[Entries with model source code]
------------------------

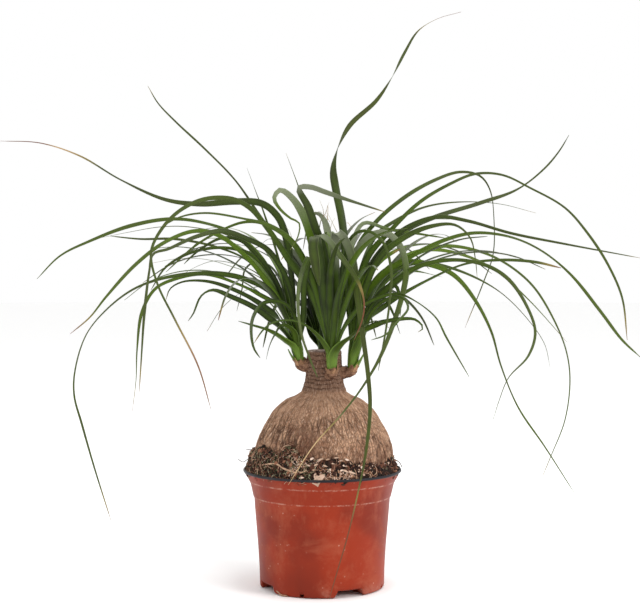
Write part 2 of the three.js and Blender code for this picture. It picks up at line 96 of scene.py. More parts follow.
lens = bpy.data.cameras.new("camera")
lens.lens = 88.9
lens.sensor_width = 36
lens.shift_y = -0.1086
lens.clip_end = 30
camera = new_object("camera", lens)
camera.location = Vector((-1.8, -EYE_DISTANCE, EYE_HEIGHT)) * MM
camera.rotation_euler = (math.radians(90), 0, 0)
bpy.context.scene.camera = camera
print("the camera stands", round(camera.location.length, 2), "m from the pot")

# %% [markdown]
# ## The studio
#
# Catalogue pictures are lit by large soft lamps in a white room. A bright world gives light
# from all sides and keeps the shadows between the leaves open. One broad lamp overhead lights
# the arching leaves from above, and their pale sheen is painted in the leaf finish; one at the
# right front models the pot and the stem, and a weak one at the left fills in. Small lamps
# would give hard shadows, which such pictures never have. The standard view keeps the greens
# as rich as the eye sees them.

# %% Lamps and world
def softbox(name, place, aim, size, power):
    """A round lamp at a place, turned towards its aim. Places and size are in metres."""
    lamp = bpy.data.lights.new(name, "AREA")
    lamp.shape, lamp.size, lamp.energy = "DISK", size, power
    light = new_object(name, lamp)
    light.location = place
    light.rotation_euler = (Vector(aim) - Vector(place)).to_track_quat("-Z", "Y").to_euler()

softbox("top lamp", (0.25, -0.25, 1.8), (0, 0, 0.3), 0.6, 11)
softbox("right lamp", (1.85, -1.1, 1.0), (0, 0, 0.18), 0.8, 19)
softbox("left lamp", (-1.7, -1.1, 0.9), (0, 0, 0.18), 1.0, 1.5)
softbox("back lamp", (-0.4, 1.8, 1.3), (0, 0, 0.25), 1.2, 4)

world = bpy.data.worlds.new("white room")
world.use_nodes = True
sky = world.node_tree.nodes["Background"].inputs
sky["Color"].default_value = (1, 1, 1, 1)
sky["Strength"].default_value = 1.0
bpy.context.scene.world = world
bpy.context.scene.view_settings.view_transform = "Standard"

# %% [markdown]
# ## Small helpers
#
# Both the finishes and the shapes are built from nodes. These helpers add a node and fill or
# link its sockets in one call, so that each tree below reads as a short list of steps. Colours
# are given as they look on a screen, from 0 to 255, and turned into the linear numbers that
# the renderer works with.

# %% Helpers for nodes
def paint(red, green, blue):
    """A screen colour as linear numbers."""
    def linear(value):
        share = value / 255
        return share / 12.92 if share <= 0.04045 else ((share + 0.055) / 1.055) ** 2.4
    return (linear(red), linear(green), linear(blue), 1)

def add(tree, kind, wires=None, **settings):
    """Adds a node, sets it up, and links or fills the sockets that wires names."""
    node = tree.nodes.new(kind)
    for key, value in settings.items():
        setattr(node, key, value)
    for key, value in (wires or {}).items():
        if isinstance(value, bpy.types.NodeSocket):
            tree.links.new(value, node.inputs[key])
        else:
            node.inputs[key].default_value = value
    return node

def made(tree, kind, wires=None, **settings):
    """Adds a node in the same way and gives what comes out of its first socket."""
    return add(tree, kind, wires, **settings).outputs[0]

def split(tree, value):
    return add(tree, "ShaderNodeSeparateXYZ", {0: value}).outputs

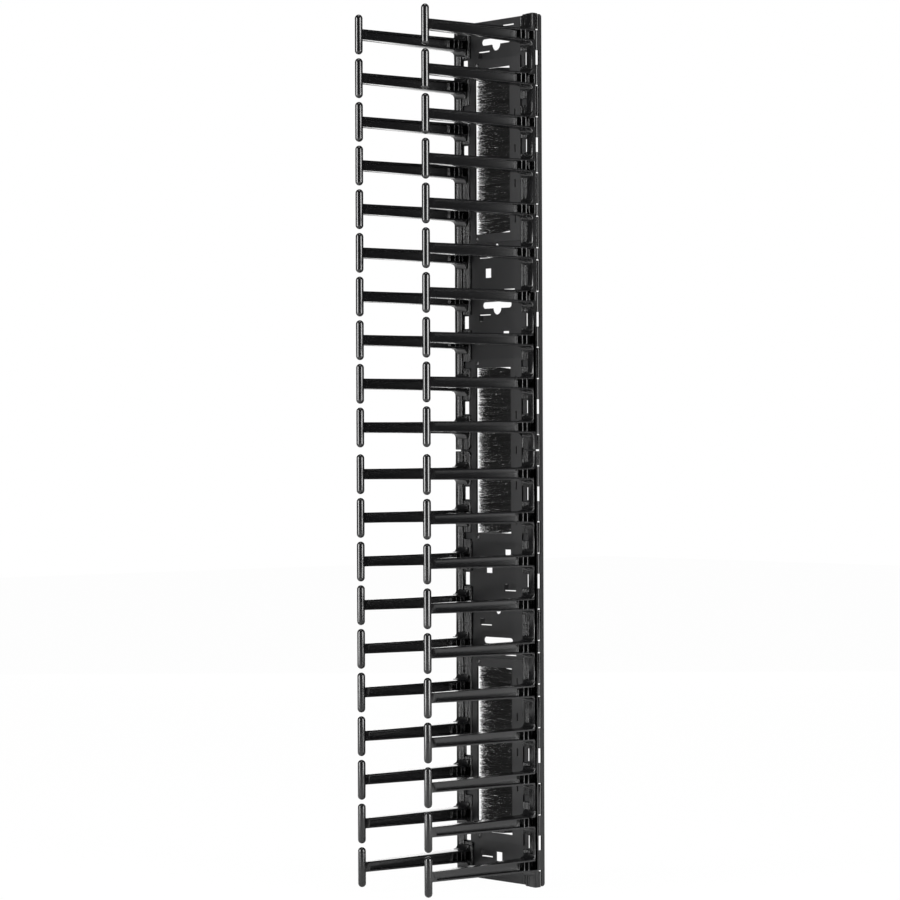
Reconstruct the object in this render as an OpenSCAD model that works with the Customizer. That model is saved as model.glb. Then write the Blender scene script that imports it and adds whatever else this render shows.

------------------------

-- Requirements --
Reproduce each entry above exactly, keeping every word.

-- Exercise result --
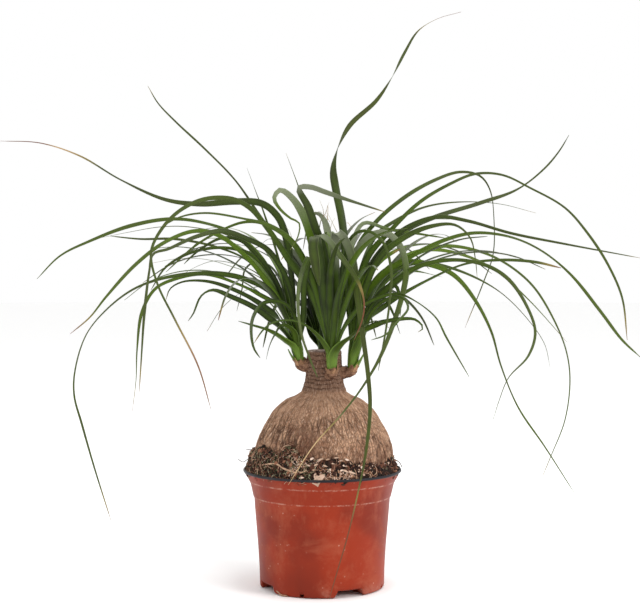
Write part 2 of the three.js and Blender code for this picture. It picks up at line 96 of scene.py. More parts follow.
lens = bpy.data.cameras.new("camera")
lens.lens = 88.9
lens.sensor_width = 36
lens.shift_y = -0.1086
lens.clip_end = 30
camera = new_object("camera", lens)
camera.location = Vector((-1.8, -EYE_DISTANCE, EYE_HEIGHT)) * MM
camera.rotation_euler = (math.radians(90), 0, 0)
bpy.context.scene.camera = camera
print("the camera stands", round(camera.location.length, 2), "m from the pot")

# %% [markdown]
# ## The studio
#
# Catalogue pictures are lit by large soft lamps in a white room. A bright world gives light
# from all sides and keeps the shadows between the leaves open. One broad lamp overhead lights
# the arching leaves from above, and their pale sheen is painted in the leaf finish; one at the
# right front models the pot and the stem, and a weak one at the left fills in. Small lamps
# would give hard shadows, which such pictures never have. The standard view keeps the greens
# as rich as the eye sees them.

# %% Lamps and world
def softbox(name, place, aim, size, power):
    """A round lamp at a place, turned towards its aim. Places and size are in metres."""
    lamp = bpy.data.lights.new(name, "AREA")
    lamp.shape, lamp.size, lamp.energy = "DISK", size, power
    light = new_object(name, lamp)
    light.location = place
    light.rotation_euler = (Vector(aim) - Vector(place)).to_track_quat("-Z", "Y").to_euler()

softbox("top lamp", (0.25, -0.25, 1.8), (0, 0, 0.3), 0.6, 11)
softbox("right lamp", (1.85, -1.1, 1.0), (0, 0, 0.18), 0.8, 19)
softbox("left lamp", (-1.7, -1.1, 0.9), (0, 0, 0.18), 1.0, 1.5)
softbox("back lamp", (-0.4, 1.8, 1.3), (0, 0, 0.25), 1.2, 4)

world = bpy.data.worlds.new("white room")
world.use_nodes = True
sky = world.node_tree.nodes["Background"].inputs
sky["Color"].default_value = (1, 1, 1, 1)
sky["Strength"].default_value = 1.0
bpy.context.scene.world = world
bpy.context.scene.view_settings.view_transform = "Standard"

# %% [markdown]
# ## Small helpers
#
# Both the finishes and the shapes are built from nodes. These helpers add a node and fill or
# link its sockets in one call, so that each tree below reads as a short list of steps. Colours
# are given as they look on a screen, from 0 to 255, and turned into the linear numbers that
# the renderer works with.

# %% Helpers for nodes
def paint(red, green, blue):
    """A screen colour as linear numbers."""
    def linear(value):
        share = value / 255
        return share / 12.92 if share <= 0.04045 else ((share + 0.055) / 1.055) ** 2.4
    return (linear(red), linear(green), linear(blue), 1)

def add(tree, kind, wires=None, **settings):
    """Adds a node, sets it up, and links or fills the sockets that wires names."""
    node = tree.nodes.new(kind)
    for key, value in settings.items():
        setattr(node, key, value)
    for key, value in (wires or {}).items():
        if isinstance(value, bpy.types.NodeSocket):
            tree.links.new(value, node.inputs[key])
        else:
            node.inputs[key].default_value = value
    return node

def made(tree, kind, wires=None, **settings):
    """Adds a node in the same way and gives what comes out of its first socket."""
    return add(tree, kind, wires, **settings).outputs[0]

def split(tree, value):
    return add(tree, "ShaderNodeSeparateXYZ", {0: value}).outputs

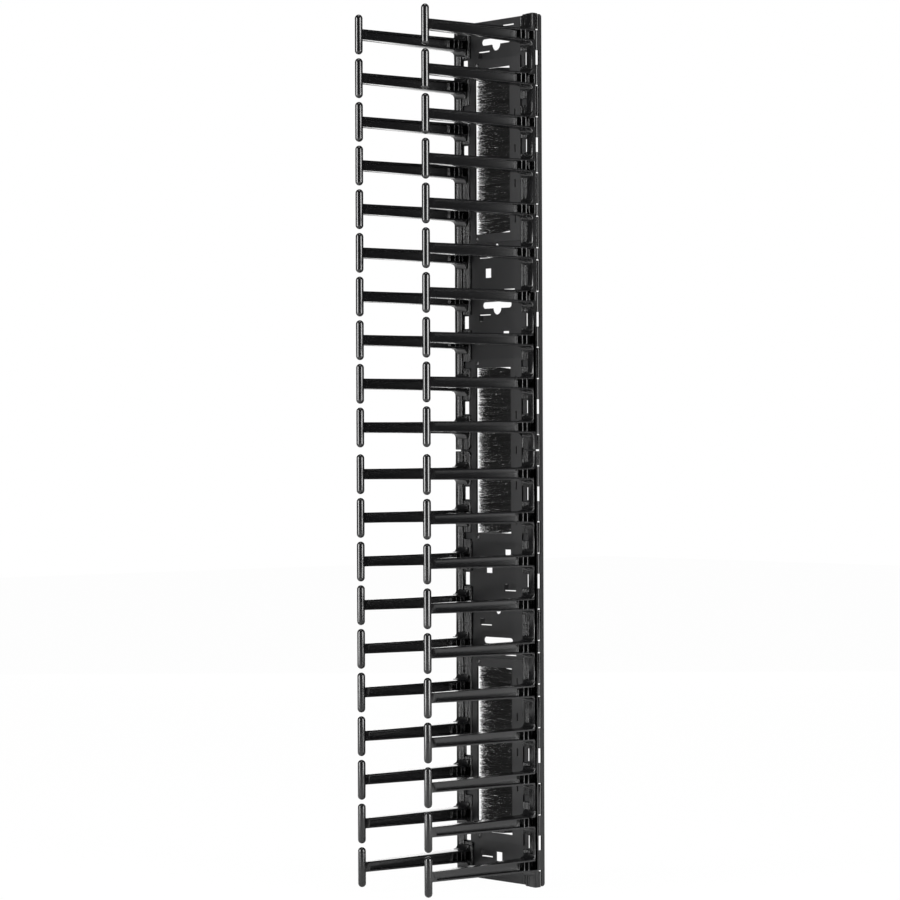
Reconstruct the object in this render as an OpenSCAD model that works with the Customizer. That model is saved as model.glb. Then write the Blender scene script that imports it and adds whatever else this render shows.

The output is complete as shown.